__TASK STATEMENT__: Repeat word for word everything from the line containing "hide_parts(name)" to the end of the listing, first and last lines included, and only that.

__DATASET EXCERPT__:
——————

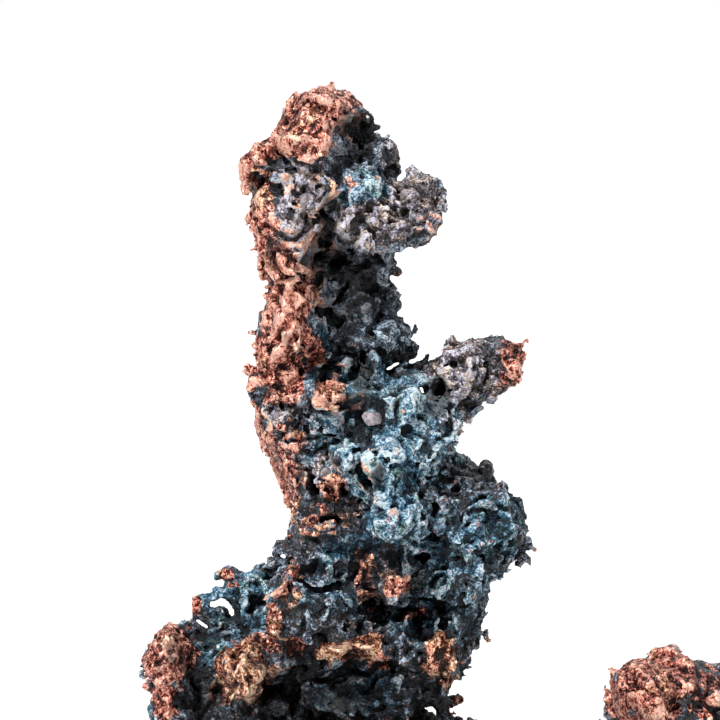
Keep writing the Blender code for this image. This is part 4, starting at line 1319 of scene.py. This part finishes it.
# what shows of each coat, how it wears on crests, and what the skin's surface is like under it
finish = {
    "pale": 0.85, "paleWear": 0.3, "blue": 0.9, "blueWear": 0.1, "copperWear": 0.5, "paleOverCopper": -0.3,
    "flecks": (0.66, 0.71), "fleckCrest": (0.1, 0.3), "sunk": (-1.9, -0.6), "deep": (-6.0, -3.4),
    "shadow": 0.93, "metal": 0.7, "bump": 0.13, "foilBump": 2.4, "roughCrust": 0.45, "roughBlue": 0.7,
    "roughCopper": 0.36, "shineCrust": 0.5, "shineBlue": 0.3,
}


def skinMaterial():
    # crust, pale and blue coats, then bare copper, each toned by the same crests and creases, and dark hollows
    material, tree, shader = newMaterial("nugget skin")
    place = placeNode(tree)
    grain = addNode(tree, "ShaderNodeGroup", node_tree=grainGroup())
    plug(tree, grain.inputs["Place"], place)
    height, chance, patch, speckle = (grain.outputs[n] for n in ("Height", "Tone", "Patch", "Speckle"))
    # foil runs in upright wrinkles, finer than crust
    drawn = addNode(tree, "ShaderNodeVectorMath", operation="MULTIPLY")
    plug(tree, drawn.inputs[0], place)
    drawn.inputs[1].default_value = (1.0, 1.0, 0.5)
    wrinkle = noiseNode(tree, drawn.outputs[0], 1.3, 4.0, 0.62, 0.8)
    fold = creaseNode(tree, drawn.outputs[0], 1.9, 0.10, 2.0, 1.0)
    wrinkle = plusTimes(tree, wrinkle, mathNode(tree, "SUBTRACT", fold, 0.4), 0.16)
    edge = wearGroup()
    raised = attributeNode(tree, "raised")
    broad = noiseNode(tree, place, 0.42, 2.0, 0.5)
    patchy = noiseNode(tree, place, 0.9, 3.0, 0.6)
    breakUp = mixValue(tree, 0.35, patchy, speckle)
    patterns = {
        "broad": broad,
        "mottled": plusTimes(tree, patchy, patch, 0.15),
        "golden": plusTimes(tree, broad, attributeNode(tree, "gold"), 0.30),
        "dull": plusTimes(tree, noiseNode(tree, place, 0.75, 3.0, 0.6), raised, -0.12),
    }

    def coatMask(share, wear):
        # a coat's painted share with its true edge
        node = addNode(tree, "ShaderNodeGroup", node_tree=edge)
        for label, value in (("Share", share), ("Speckle", breakUp), ("Raised", raised), ("Wear", wear)):
            plug(tree, node.inputs[label], value)
        return node.outputs["Mask"]

    def coat(name, tone):
        # a coat's own colour, mottled with its others
        colour = toneRamp(tree, tone, coats[name])
        for other, (pattern, begins, full, strength) in mottles[name].items():
            share = times(tree, ramp(tree, patterns[pattern], begins, full), strength)
            colour = mixColour(tree, share, colour, toneRamp(tree, tone, coats[other]))
        return colour

    # how light each spot is: high on crests, low in creases, and different from grain to grain
    tone = tones["base"]
    for name, source in (("crest", raised), ("swell", attributeNode(tree, "bulge"))):
        low, high, share = tones[name]
        tone = plusTimes(tree, tone, ramp(tree, source, low, high, "LINEAR"), share)
    cracks = creaseNode(tree, place, 0.75, 0.06, 2.0, 0.8)
    for name, source in (("height", height), ("cracks", cracks), ("light", attributeNode(tree, "light"))):
        tone = plusTimes(tree, tone, source, tones[name])
    crustTone = plusTimes(tree, mathNode(tree, "ADD", tone, tones["crust"]), chance, tones["chance"])
    foilTone = plusTimes(tree, tones["foil"], wrinkle, tones["wrinkle"])
    foilTone = plusTimes(tree, foilTone, tone, tones["foilTone"])

    pale = attributeNode(tree, "pale")
    paleMask = coatMask(pale, finish["paleWear"])
    paleShare = times(tree, paleMask, finish["pale"])
    colour = mixColour(tree, paleShare, coat("oxide", crustTone), coat("lavender", crustTone))
    blueMask = coatMask(attributeNode(tree, "blue"), finish["blueWear"])
    colour = mixColour(tree, times(tree, blueMask, finish["blue"]), colour, coat("azure", crustTone))
    copperShare = plusTimes(tree, attributeNode(tree, "copper"), pale, finish["paleOverCopper"])
    flecks = ramp(tree, noiseNode(tree, place, 1.1, 2.0, 0.5), *finish["flecks"])
    flecks = times(tree, flecks, ramp(tree, raised, *finish["fleckCrest"]))
    copperMask = mathNode(tree, "MAXIMUM", coatMask(copperShare, finish["copperWear"]), flecks)
    colour = mixColour(tree, copperMask, colour, coat("copper", foilTone))

    sunk = mathNode(tree, "SUBTRACT", 1.0, ramp(tree, attributeNode(tree, "depth"), *finish["sunk"]))
    deep = mathNode(tree, "SUBTRACT", 1.0, ramp(tree, attributeNode(tree, "hollow"), *finish["deep"]))
    hollow = mathNode(tree, "MAXIMUM", attributeNode(tree, "dark"), mathNode(tree, "MAXIMUM", sunk, deep))
    hollow = times(tree, hollow, finish["shadow"])
    colour = mixColour(tree, hollow, colour, coats["oxide"][0][1])

    metal = times(tree, copperMask, mathNode(tree, "SUBTRACT", 1.0, hollow))
    relief = mixValue(tree, copperMask, height, times(tree, wrinkle, finish["foilBump"]))
    plain = mixValue(tree, blueMask, finish["roughCrust"], finish["roughBlue"])
    plug(tree, shader.inputs["Base Color"], colour)
    plug(tree, shader.inputs["Metallic"], times(tree, metal, finish["metal"]))
    plug(tree, shader.inputs["Roughness"], mixValue(tree, copperMask, plain, finish["roughCopper"]))
    plug(tree, shader.inputs["Specular IOR Level"],
         mixValue(tree, blueMask, finish["shineCrust"], finish["shineBlue"]))
    plug(tree, shader.inputs["Normal"], bumpNode(tree, relief, finish["bump"], 1.0))
    return material


# milky quartz: its dull and clear colours and its cracks
milk = {
    "dull": (0.17, 0.145, 0.165), "clear": (0.46, 0.40, 0.43), "crack": (0.07, 0.05, 0.055), "cracks": 0.75,
    "roughness": 0.42, "index": 1.54, "glow": 0.12, "bump": 0.15, "bumpStrength": 0.8,
}


def quartzMaterial():
    material, tree, shader = newMaterial("milky quartz")
    place = placeNode(tree)
    clouds = noiseNode(tree, place, 1.3, 4.0, 0.65)
    cracks = creaseNode(tree, place, 1.2, 0.03, 2.0, 0.8)
    colour = mixColour(tree, ramp(tree, clouds, 0.35, 0.65), milk["dull"], milk["clear"])
    colour = mixColour(tree, times(tree, cracks, milk["cracks"]), colour, milk["crack"])
    plug(tree, shader.inputs["Base Color"], colour)
    for label, name in (("Roughness", "roughness"), ("IOR", "index"), ("Transmission Weight", "glow")):
        shader.inputs[label].default_value = milk[name]
    height = noiseNode(tree, place, 2.2, 4.0, 0.65)
    plug(tree, shader.inputs["Normal"], bumpNode(tree, height, milk["bump"], milk["bumpStrength"]))
    return material


# the floor, the sky's glow on the piece, and the suns: turn and lift in degrees, power, softness in degrees
stage = {
    "floorSize": 6.0, "floorColour": (0.86, 0.86, 0.86), "floorRoughness": 0.9, "floorGap": 0.0002,
    "skyGlow": 0.14,
    "suns": {"key": (-38.0, 52.0, 4.6, 12.0), "fill": (40.0, 20.0, 0.6, 30.0), "rim": (170.0, 40.0, 0.9, 20.0)},
}


def buildStage():
    half = stage["floorSize"] / 2
    mesh = bpy.data.meshes.new("floor")
    corners = [(-half, -half, 0), (half, -half, 0), (half, half, 0), (-half, half, 0)]
    mesh.from_pydata(corners, [], [(0, 1, 2, 3)])
    floor = addObject("floor", mesh)
    floor.location.z = -stage["floorGap"]
    material, _, shader = newMaterial("floor")
    shader.inputs["Base Color"].default_value = (*stage["floorColour"], 1)
    shader.inputs["Roughness"].default_value = stage["floorRoughness"]
    mesh.materials.append(material)

    # the sky is white to the camera and dim to the piece
    world = bpy.data.worlds.new("studio")
    world.use_nodes = True
    tree = world.node_tree
    glow = tree.nodes["Background"]
    glow.inputs["Color"].default_value = (1, 1, 1, 1)
    path = addNode(tree, "ShaderNodeLightPath")
    plug(tree, glow.inputs["Strength"], mixValue(tree, path.outputs["Is Camera Ray"], stage["skyGlow"], 1.0))
    bpy.context.scene.world = world

    for name, (turn, lift, power, soft) in stage["suns"].items():
        lamp = bpy.data.lights.new(name, "SUN")
        lamp.energy = power
        lamp.angle = math.radians(soft)
        obj = addObject(name, lamp)
        a, b = math.radians(turn), math.radians(lift)
        toward = Vector((math.sin(a) * math.cos(b), -math.cos(a) * math.cos(b), math.sin(b)))
        obj.rotation_euler = toward.to_track_quat("Z", "Y").to_euler()
        obj.location = toward


def buildCamera():
    # a lens that spans the frame's width at the target's distance
    lens = bpy.data.cameras.new("camera")
    lens.sensor_width = 36.0
    lens.lens = lens.sensor_width * camera["distance"] / camera["frameWidth"]
    lens.clip_start, lens.clip_end = 0.01, 20.0
    obj = addObject("camera", lens)
    back = Vector((0, -math.cos(cameraLift), math.sin(cameraLift)))
    obj.location = Vector(camera["target"]) * millimetre + back * camera["distance"] * millimetre
    obj.rotation_euler = back.to_track_quat("Z", "Y").to_euler()
    bpy.context.scene.camera = obj


skinCoat = skinMaterial()
for obj in buildNugget():
    obj.data.materials.append(skinCoat)
    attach(obj, "root")
    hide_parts("copper_nugget")
print("nugget built")

quartzCoat = quartzMaterial()
for seed, name in enumerate(quartzNames, seeds["quartz"]):
    obj = buildQuartz(name, seed)
    obj.data.materials.append(quartzCoat)
    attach(obj, "root")
    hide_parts(name)
print("quartz built")

buildStage()
buildCamera()
bpy.context.scene.view_settings.view_transform = "Standard"

print("size written")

——————

__CORRECT RESPONSE__:
    hide_parts(name)
print("quartz built")

buildStage()
buildCamera()
bpy.context.scene.view_settings.view_transform = "Standard"

print("size written")